A study of this sort is necessary owing to certain serious problem confronting the economy of Nigeria.  It has been evident that since the Nigerian Civil War ended in the year 1970.  The problem of money supply and its effect on the area of unemployment have been an economic problem that is disturbing the economic growth and Development of the country.

This problem has been of great concern to every Nigerian and the government of the country.  Unemployment is generally an economic, social and political problem which causes economic waste.  Lowers the National Income (GDP and GNP) causes human suffering and reduces the level of development.  As a result of this, many jobless able bodied young men and women roam the streets daily perpetrating social ills such as armed robbery and prostitution.

This course of study is investigating on those factors that affect unemployment in the country, through the volume of money in circulation.  And also how those factors affect the economic efficiency or growth and Development of the Nigerian economy.

 

1.2   RATIONALE OF THE STUDY

This study concerning Analysis on the Effect of Money Supply and its effect on Employment on Nigerian Economy is of great importance to know how to solve the problem of unemployment in the country.  With less than full employment in the economy, increasing money supply is expected to stimulate employment in the country.  We therefore seek to analyze how increase in money have generally influence employment in Nigeria with the object of discovery how money supply could be most appropriately and effectively used to boost employment in Nigeria.

This work recognizes the importance of money in the economic life of a country like Nigeria. Hardly can any program intended to enhance employment succeed without money.  In the light of the above study, however, one of the objectives of this study are to ensure proper and adequate reduction on the problems of unemployment in Nigerian economy.

The major objective of this study is to analyze the effect of money supply on employment in Nigerian economy.

 

1.3   SIGNIFICANCE OF THE STUDY

-       The study will be of immense help to the government of Nigeria, Business firms, Commercial Banks and members of the public in general.

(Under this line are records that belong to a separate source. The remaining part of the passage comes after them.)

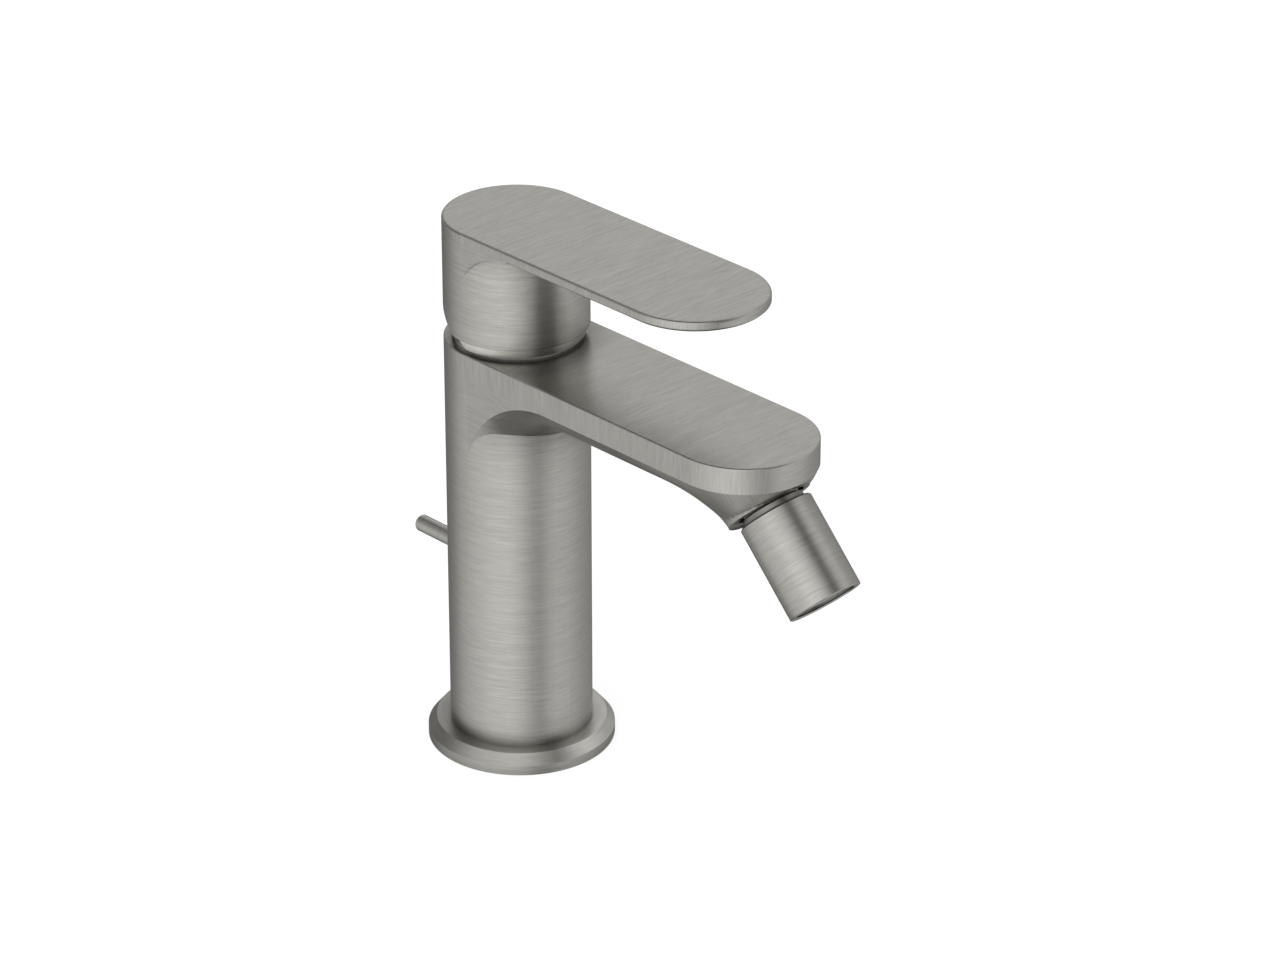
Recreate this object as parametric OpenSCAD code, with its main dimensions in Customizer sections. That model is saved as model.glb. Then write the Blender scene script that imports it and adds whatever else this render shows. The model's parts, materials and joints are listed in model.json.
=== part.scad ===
// Single lever bidet mixer: column body with flat spout, swivelling nozzle, lever and drain control.
// Origin on the deck plane in the centre of the base, +Z up, +X along the spout, symmetric about Y.

/* [Base flange] */
// outer radius of the flange
flange_r = 29.6; // [27:0.1:33]
// height of the upright wall of the flange
flange_wall_h = 3.2; // [2.4:0.1:4]
// full height of the flange
flange_h = 6.4; // [5.4:0.1:8]
// width of the sloping edge of the flange
flange_slope_w = 2.65; // [1.5:0.05:3.5]
// thickness of the rubber gasket let into the underside
gasket_t = 1.6; // [1.2:0.1:2]

/* [Column] */
// radius of the column, the hub and both rounded plate ends
body_r = 22.5; // [22.3:0.1:24]
// height of the top face of the spout
spout_top_z = 138.9; // [136:0.1:145]
// radius of the small rounding along the top edge
top_edge_r = 0.5; // [0.3:0.05:1]

/* [Spout] */
// distance from the column to the centre of the rounded spout end
spout_end_x = 98.5; // [98:0.1:104]
// height of the upright side face of the spout
spout_side_h = 8.25; // [7.5:0.05:9]
// depth of the belly under the side face
belly_depth = 12.3; // [11.5:0.1:13.5]
// steepness of the belly where it leaves the side face, in degrees
belly_edge_angle = 60; // [52:1:68]
// radius of the scoop that carries the side face into the column
scoop_r = 38; // [37.5:0.5:44]
// distance from the column axis at which that scoop begins
scoop_x = 37; // [33:0.5:37]
// distance from the column axis at which the belly starts to bend down
bend_start_x = 74; // [70:1:78]
// radius of the nozzle seat at the spout end
seat_r = 13.65; // [13.5:0.05:14.2]
// distance of the seat centre from the nozzle axis, towards the column
seat_offset = 1.35; // [1:0.05:1.5]

/* [Nozzle] */
// angle of the nozzle below the horizontal, in degrees
nozzle_angle = 46; // [45:0.5:47]
// distance of the nozzle seat centre from the column axis
seat_x = 110.2; // [110:0.1:110.8]
// distance of the nozzle seat centre below the top face of the spout
seat_drop = 18.5; // [18.2:0.1:19]
// outer radius of the nozzle sleeve
nozzle_r = 11.7; // [11.5:0.05:12]
// length of the nozzle sleeve
nozzle_len = 30.5; // [28:0.5:34]
// distance between the seat and the nozzle sleeve
nozzle_gap = 2.25; // [2.1:0.05:2.8]
// radius of the ball
ball_r = 10.3; // [10:0.05:10.4]
// distance of the ball centre behind the seat
ball_depth = 5.2; // [5:0.05:5.5]

/* [Lever] */
// height of the top face of the lever
lever_top_z = 178.6; // [176:0.1:186]
// distance from the column to the centre of the rounded lever end
lever_end_x = 77.6; // [70:0.1:90]
// thickness of the lever plate
lever_t = 3.1; // [2.8:0.1:4]
// radius of the scoop that carries the plate into the hub
lever_scoop_r = 24; // [23:0.5:28]
// distance from the hub axis at which the lever scoop begins
lever_scoop_x = 21; // [18:0.5:21]
// gap between the underside of the hub and the column at the front
hub_gap = 1.2; // [1.1:0.1:2]
// angle of the underside of the hub at the rear, in degrees
relief_angle = 32; // [26:0.5:34]
// distance in front of the axis at which that slope begins
relief_start = 0.5; // [0:0.1:1]
// height of the set back band at the lower end of the hub
hub_step_h = 3; // [2:0.1:3.4]
// depth by which that band is set back
hub_step_w = 1.1; // [0.8:0.05:1.3]
// largest lift of the lever, in degrees
lift_max = 18; // [10:1:18]

/* [Cartridge] */
// radius of the cartridge housing
cartridge_r = 17.5; // [17.4:0.05:17.6]
// distance from the top face down to the floor of the cartridge chamber
chamber_depth = 30.9; // [30.8:0.1:31.4]
// distance of each inlet passage from the middle plane
port_y = 7.5; // [7.4:0.1:7.7]
// radius of each inlet passage
port_r = 3.0; // [2.6:0.1:3.1]

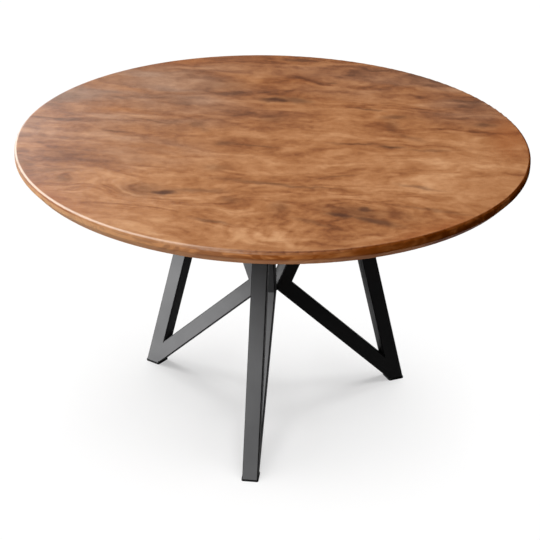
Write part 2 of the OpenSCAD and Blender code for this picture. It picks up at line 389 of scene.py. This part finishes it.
# %% [markdown]
# ## Wood
# The top is one broad slab of walnut-brown tropical hardwood. Its grain runs from left to
# right, flows round two big knots near the front and carries long streaks on the right.
# A picture of wood would slide off the bevel. So the grain is a solid: every point in
# the slab has a colour, and the edge shows the same lines that the face shows, cut
# through.
#
# The trick is one number, the grain height: a point's distance from front to back, bent
# round each knot as growing wood bends. Lines of equal grain height are the grain lines.
# Noise that is long in X and short in grain height then gives streaks that flow.

# %% Where the grain bends
# Each bend: centre X and Y, reach along and across the grain, in metres, and strength.
# At a strength near 1 the lines part widely and close up again beyond the knot.
BENDS = [
    (0.235, -0.41, 0.20, 0.085, 0.85),
    (0.01, 0.295, 0.13, 0.050, 0.75),
    (0.305, 0.19, 0.10, 0.080, 0.80),
    (0.38, -0.235, 0.13, 0.045, 0.75),
    (-0.20, 0.08, 0.08, 0.060, 0.60),
    (-0.12, -0.03, 0.12, 0.050, 0.60),
    (-0.475, -0.29, 0.10, 0.060, 0.70),
    (0.53, 0.20, 0.10, 0.060, 0.60),
    (-0.17, 0.40, 0.16, 0.070, 0.50),
]
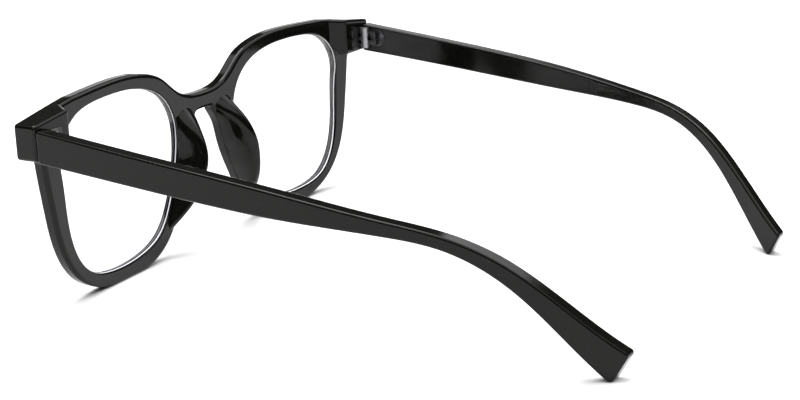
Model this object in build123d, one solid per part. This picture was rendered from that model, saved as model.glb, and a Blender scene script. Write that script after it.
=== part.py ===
"""Full-rim square eyeglasses: a curved front with two lenses, two temples and two five-barrel hinges.

Millimetres, +Z up. The front faces -Y and the temples run back towards +Y, open, with the rims and
the temple tips standing on Z = 0. The wearer's left is +X. Everything is drawn first with Y = 0 on the
hinge joint, where the temples meet the front; at the end it is moved so that the origin is at the
bottom centre of the whole pair. Each left piece is drawn once and mirrored for the right side.
"""
from build123d import *
import os

# ---- front ----
HALF_WIDTH = 70.0        # outer side of the end pieces and of the temples at the joint
FACE_BOW = 694.0         # radius of the front seen from above
RIM_DEPTH = 3.4          # front to back
RIM_BACK = -6.3          # back face on the centre line; the bow brings the ends back from there
BLOCK_INNER = 58.6       # the thick end piece runs from here out to HALF_WIDTH
BLOCK_ROOT = 56.0        # and its inner side leaves the rim's back face here
BLOCK_BOTTOM = 38.1
BLOCK_FRONT = -5.2
CORNER = 0.9             # rounding of the end pieces' corners seen from the front
ARMPIT = 3.0             # hollow corner under each end piece
FRONT_EDGE = 0.6         # edge rounding
BACK_EDGE = 1.0
OPENING_EDGE = 0.35
BLOCK_EDGE = 0.8

# ---- lenses ----
LENS_RADIUS = 130.0      # four-base curve
LENS_THICK = 2.0
LENS_BACK_SET = 0.25     # lens edge lies this far in front of the rim's back edge
TONGUE = 0.7             # bevel height in the rim's groove
TONGUE_THICK = 0.9
LENS_PLAY = 0.03
LENS_CENTRE = (35.2, 25.0)   # X, Z

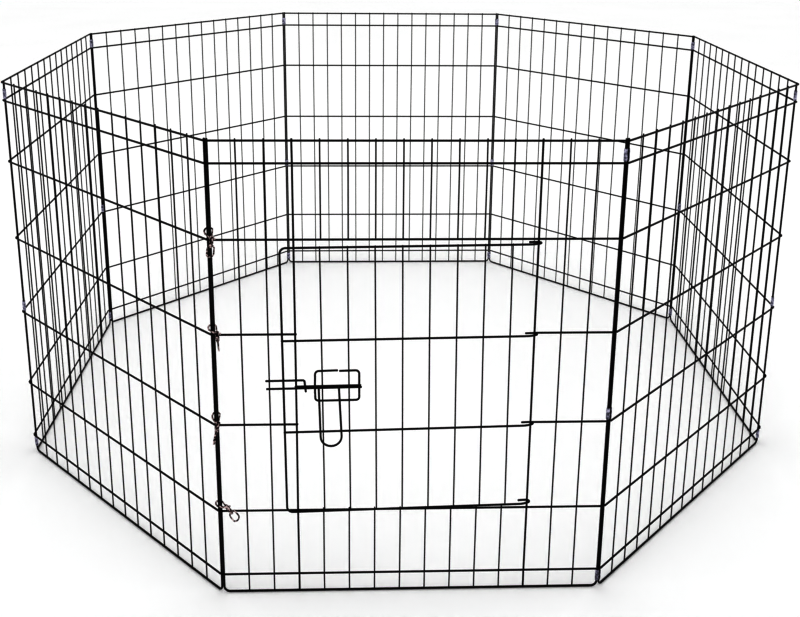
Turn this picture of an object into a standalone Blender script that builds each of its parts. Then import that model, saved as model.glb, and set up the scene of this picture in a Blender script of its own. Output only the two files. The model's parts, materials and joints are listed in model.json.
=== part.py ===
"""Eight-panel folding wire playpen: an octagon of hinged wire panels with a side-hung door.

Metres, +Z up, the floor at z = 0. The pen's centre is at the origin and its door panel
faces -Y. Every panel is laid out in its own plane first: x from its left upright to its
right one, z up, -y outward. It is then turned and moved into its place in the ring.
"""
from math import cos, pi, radians, sin, tan

import bmesh
import bpy
from mathutils import Matrix, Vector

MM = 0.001
GAP = 0.3 * MM            # clearance between pieces that touch

# ring
PANEL_WIDTH = 610 * MM    # between a panel's upright axes
LINK = 4.0 * MM           # between neighbouring upright axes, held by the hinge clips
FRONT_OVERHANG = 15.4 * MM  # the ring stands this far back, so the whole pen is centred
PANELS = ("front", "front_right", "right", "back_right", "back", "back_left", "left", "front_left")

# wires: radius of the round wire each one stands for
UPRIGHT_R = 1.7 * MM
RAIL_R = 1.6 * MM
FILL_R = 1.1 * MM
JAMB_R = 1.55 * MM
DOOR_R = 1.65 * MM
ROD_R = 1.6 * MM
SIX, EIGHT = 6, 8
WELD = 0.35 * MM          # how far crossing wires sink into each other

# panel heights
LEVEL_STEPS = (0, 34, 151, 303, 455, 607, 724, 758)
CORNER_R = 9 * MM         # bend of the frame wire at the floor
SPACES = 15               # fill spaces across a panel
TIED = (1, 5, 10, 14)     # fill wires welded at every rail
MID_SET_OUT = 0.5 * MM    # the middle rails stand this much farther out
JAMBS = (3, 12)           # fill positions of the door jambs

# door, measured from the right jamb's axis, heights from the doorway's lower rail; it hangs out
# of true, so each of its long wires has a height at the jamb and degrees of fall to the latch
DOOR_WIDTH = 382.8 * MM   # at the foot
DOOR_WIRES = ((9.3, 1.45), (148.7, 1.20), (300.8, 0.87), (449.1, 0.70))
DOOR_LEAN = tan(radians(0.45))  # its uprights lean this much away from the hinge
LATCH_FALL = tan(radians(0.9))
DOOR_FILL = tuple(-323.5 + 41.1 * n for n in range(8))
DOOR_CORNER_R = 9 * MM
HOOK_LEG = 14 * MM        # return leg of a door hook behind the jamb

# slide latch, measured in the door's plane
LATCH_HEIGHT = 223.8      # rods above the doorway's lower rail
ROD_SPAN = (77.5, 223.5)  # lower rod, from the panel's left upright
TOP_ROD_START = 121.0
ROD_STEP = 2.9 * MM
PRONG_RISE = 13.4 * MM
PRONG_END = 136.0
GUIDE_SPAN = (152.0, 219.5)
GUIDE_HALF_HEIGHT = 25 * MM
GUIDE_SEAM = (186.7, 189.0)  # the gap where the guide's wire ends meet
HANDLE_LEGS = (157.6, 188.4)
HANDLE_TOP = ROD_STEP + 1.2 * MM
HANDLE_DROP = 98.0 * MM
HANDLE_SWAY = 3.0 * MM    # how far the foot of the U is bent towards the hinge

# hinge clips
CLIP_WALL = 0.9 * MM
CLIP_HEIGHT = 19.5 * MM

# snap hooks: height above a rail, heading from the corner's outward line, droop
SNAPS = ((5, 12.4, 22, 43, 14), (4, 10.0, 35, 27, 95), (3, 13.6, 10, 48, 80), (2, 11.2, 64, 16, 40))
SNAP_WIRE = 1.35 * MM
SNAP_LOOP_R = 6.3 * MM
SNAP_LOOP_SIDE = 5.6 * MM
SNAP_OFFSET = 5.2 * MM   # barrel axis from the middle between the two uprights
BARREL_R = 3.1 * MM
BARREL_SPAN = (8.6 * MM, 21.6 * MM)
BOLT_R = 1.15 * MM
NECK_R = 1.15 * MM
EYE_LENGTH = 15 * MM
EYE_HALF = 5.4 * MM


def polygon_radius(radius, sides):
    """Corner radius of the regular polygon with the same area as the round wire."""
    return radius * (2 * pi / (sides * sin(2 * pi / sides))) ** 0.5


R_UPRIGHT = polygon_radius(UPRIGHT_R, EIGHT)
UPRIGHT_FLAT = R_UPRIGHT * cos(pi / EIGHT)
R_RAIL = polygon_radius(RAIL_R, SIX)
R_FILL = polygon_radius(FILL_R, SIX)
R_JAMB = polygon_radius(JAMB_R, SIX)
R_DOOR = polygon_radius(DOOR_R, SIX)
R_ROD = polygon_radius(ROD_R, SIX)

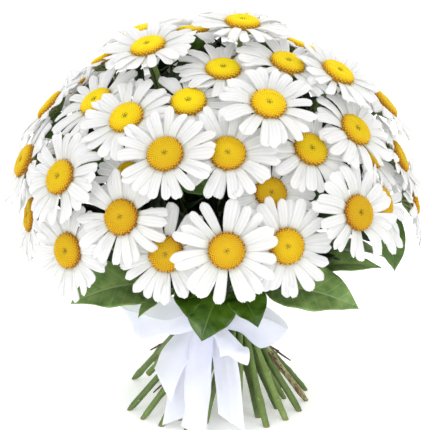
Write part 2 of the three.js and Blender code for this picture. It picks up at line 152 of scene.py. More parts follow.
def new_tree(name: str, inputs: dict[str, str]) -> tuple[NodeTree, Adder, bpy.types.NodeOutputs]:
    """Starts a geometry node tree with named inputs.

    Args:
        name: The tree's name.
        inputs: Names of the inputs after the geometry, each with its socket type.

    Returns:
        The tree, what adds a node to it, and its inputs.
    """
    tree = bpy.data.node_groups.new(name, "GeometryNodeTree")
    for place in ("INPUT", "OUTPUT"):
        tree.interface.new_socket("Geometry", in_out=place, socket_type="NodeSocketGeometry")
    for label, kind in inputs.items():
        tree.interface.new_socket(label, in_out="INPUT", socket_type=f"NodeSocket{kind}")
    return tree, partial(add_node, tree), tree.nodes.new("NodeGroupInput").outputs


def close_tree(tree: NodeTree, geometry: Socket, finish: Socket) -> NodeTree:
    """Ends a tree: makes the copies real, shades them smooth and gives them their finish.

    Args:
        tree: The tree.
        geometry: What it has made.
        finish: The material input.

    Returns:
        The tree.
    """
    real = add_node(tree, "GeometryNodeRealizeInstances", [geometry])
    smooth = add_node(tree, "GeometryNodeSetShadeSmooth", {"Geometry": real})
    dressed = add_node(tree, "GeometryNodeSetMaterial", {"Geometry": smooth, "Material": finish})
    tree.links.new(dressed, tree.nodes.new("NodeGroupOutput").inputs[0])
    return tree


def show(name: str, data: bpy.types.ID) -> Object:
    """Puts data in the scene as a new object."""
    made = bpy.data.objects.new(name, data)
    bpy.context.scene.collection.objects.link(made)
    return made


def grow(
    base: Mesh, tree: NodeTree | None, values: dict[str, Value], wall: float = 0,
) -> Mesh:
    """Runs a geometry node tree on a mesh and keeps the result as a plain mesh.

    Args:
        base: The mesh that the tree starts from.
        tree: The tree, or None to give the mesh only its wall.
        values: The tree's inputs by their names.
        wall: Thickness that the result is given, or 0 for none.

    Returns:
        The plain mesh.
    """
    host = show("host", base)
    if tree:
        modifier = host.modifiers.new("grow", "NODES")
        modifier.node_group = tree
        for item in tree.interface.items_tree:
            if item.in_out == "INPUT" and item.name in values:
                modifier[item.identifier] = values[item.name]
    if wall:
        solid = host.modifiers.new("wall", "SOLIDIFY")
        solid.thickness = wall
        solid.offset = 0
    depsgraph = bpy.context.evaluated_depsgraph_get()
    evaluated = host.evaluated_get(depsgraph)
    mesh = bpy.data.meshes.new_from_object(evaluated, preserve_all_data_layers=True, depsgraph=depsgraph)
    host.modifiers.clear()
    bpy.data.objects.remove(host)
    return mesh


def through(stops: Array, count: int) -> Array:
    """Runs a smooth curve through rows of numbers.

    Args:
        stops: One row for each point, of any width.
        count: How many steps each stretch between two points gets.

    Returns:
        The rows along the curve, the given ones among them.
    """
    padded = np.vstack([2 * stops[0] - stops[1], stops, 2 * stops[-1] - stops[-2]])
    rows = []
    for i in range(1, len(padded) - 2):
        before, start, end, after = padded[i - 1 : i + 3]
        square = 2 * before - 5 * start + 4 * end - after
        cube = 3 * start - before - 3 * end + after
        for t in np.arange(count) / count:
            rows.append(0.5 * (2 * start + (end - before) * t + square * t**2 + cube * t**3))
    return np.array([*rows, stops[-1]])


def unit(vectors: Array) -> Array:
    """Gives vectors a length of 1."""
    return vectors / np.linalg.norm(vectors, axis=-1, keepdims=True)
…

-       It serves as a tool for government decisions in respect of its monetary policies aim at using money supply to boost employment.

 

-       The fulfillment of this study will help the Commercial Bank in the allocation of Loans and advances to the productive sector of the economy to encourage employment opportunities.

 

-       The study will also help the Economists and Accountants to manage the available resources efficiently and to Audit the account of the government.

 

-       The study will serve as a measure for growth and development of the economy.

 

 

1.4   DEFINITION OF TERMS

UNEMPLOYMENT

        This is a situation which exists when member of the labour force who is qualified and capable of doing the job but can not get a benefiting job to do.

 

UNEMPLOYMENT RATE

        This is a measure of the extent of unemployment of the labour force at any particular time.  It is also the proportions of labour force who were available for but did not do any work in the need proceeding the survey period.

 

MONEY SUPPLY

This means the total amount of money in the economy at any given point in time.

 

 

INFLATION

This is the persistence rise in prices of goods and services resulting in diminishing purchasing power of a given nominal sum of money.

 

INFLATIONARY RATE

This refers to a measure of the extent of inflation of any particular period of time.

 

ECONOMY

The relationship between production, trade and the supply of money in a particular country.